Given the following code:
def createKafkaStream(ssc: StreamingContext,
kafkaTopics: String, brokers: String): DStream[(String, String)] = {
// some configs here
KafkaUtils.createDirectStream[String, String, StringDecoder,
StringDecoder](ssc, props, topicsSet)
}
def consumerHandler(): StreamingContext = {
val ssc = new StreamingContext(sc, Seconds(10))

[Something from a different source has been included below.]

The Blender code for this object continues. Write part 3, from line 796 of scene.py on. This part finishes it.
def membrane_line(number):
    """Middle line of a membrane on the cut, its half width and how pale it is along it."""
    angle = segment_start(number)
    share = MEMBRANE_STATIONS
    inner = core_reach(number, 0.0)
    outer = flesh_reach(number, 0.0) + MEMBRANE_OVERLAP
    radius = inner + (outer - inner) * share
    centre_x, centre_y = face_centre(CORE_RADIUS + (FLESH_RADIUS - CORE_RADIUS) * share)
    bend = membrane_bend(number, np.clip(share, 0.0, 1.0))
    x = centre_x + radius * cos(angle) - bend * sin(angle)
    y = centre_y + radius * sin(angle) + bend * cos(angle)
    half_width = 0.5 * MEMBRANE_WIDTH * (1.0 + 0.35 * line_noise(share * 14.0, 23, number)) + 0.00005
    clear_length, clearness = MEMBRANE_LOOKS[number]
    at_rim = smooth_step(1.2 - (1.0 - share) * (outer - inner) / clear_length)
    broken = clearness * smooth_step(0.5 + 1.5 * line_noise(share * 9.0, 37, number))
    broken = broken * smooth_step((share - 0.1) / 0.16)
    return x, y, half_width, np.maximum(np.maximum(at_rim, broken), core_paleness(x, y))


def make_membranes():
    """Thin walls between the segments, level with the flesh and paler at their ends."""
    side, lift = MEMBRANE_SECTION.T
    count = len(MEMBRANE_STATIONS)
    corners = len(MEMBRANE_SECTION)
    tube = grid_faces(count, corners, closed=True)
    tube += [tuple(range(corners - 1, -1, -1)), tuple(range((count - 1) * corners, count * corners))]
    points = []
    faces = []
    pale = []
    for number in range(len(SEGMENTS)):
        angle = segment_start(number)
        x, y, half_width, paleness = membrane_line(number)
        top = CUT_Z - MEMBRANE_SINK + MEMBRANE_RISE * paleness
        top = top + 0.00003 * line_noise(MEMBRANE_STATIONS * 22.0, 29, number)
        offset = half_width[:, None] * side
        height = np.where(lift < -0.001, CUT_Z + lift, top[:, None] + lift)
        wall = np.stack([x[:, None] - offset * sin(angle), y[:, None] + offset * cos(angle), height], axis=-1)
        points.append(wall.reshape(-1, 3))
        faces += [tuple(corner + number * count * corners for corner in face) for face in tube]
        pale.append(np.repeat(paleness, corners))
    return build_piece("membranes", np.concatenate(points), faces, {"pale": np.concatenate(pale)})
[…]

createKafkaStream(ssc, "someTopic", "my-kafka-ip:9092").foreachRDD(rdd => {
rdd.foreach { msg =>
// Now do some DataFrame-intensive work.
// As I understand things, DataFrame ops must be run
// on Workers as well as streaming consumers.
}
})
ssc
}
StreamingContext.getActive.foreach {
_.stop(stopSparkContext = false)
}
val ssc = StreamingContext.getActiveOrCreate(consumerHandler)
ssc.start()
ssc.awaitTermination()
My understanding is that Spark and Kafka will automagically work together to figure out how many consumer threads to deploy to available Worker Nodes, which likely results in parallel processing of messages off a Kafka topic.
But what if I don't want multiple, parallel consumers? What if want 1-and-only-1 consumer reading the next message from a topic, processing it completely, and then starting back over again and polling for the next message.
Also, when I call:
val ssc = new StreamingContext(sc, Seconds(10))
Does this mean:
- That a single consumer thread will receive all messages that were published to the topic in the last 10 seconds; or
- That a single consumer thread will receive the next (single) message from the topic, and that it will poll for the next message every 10 seconds?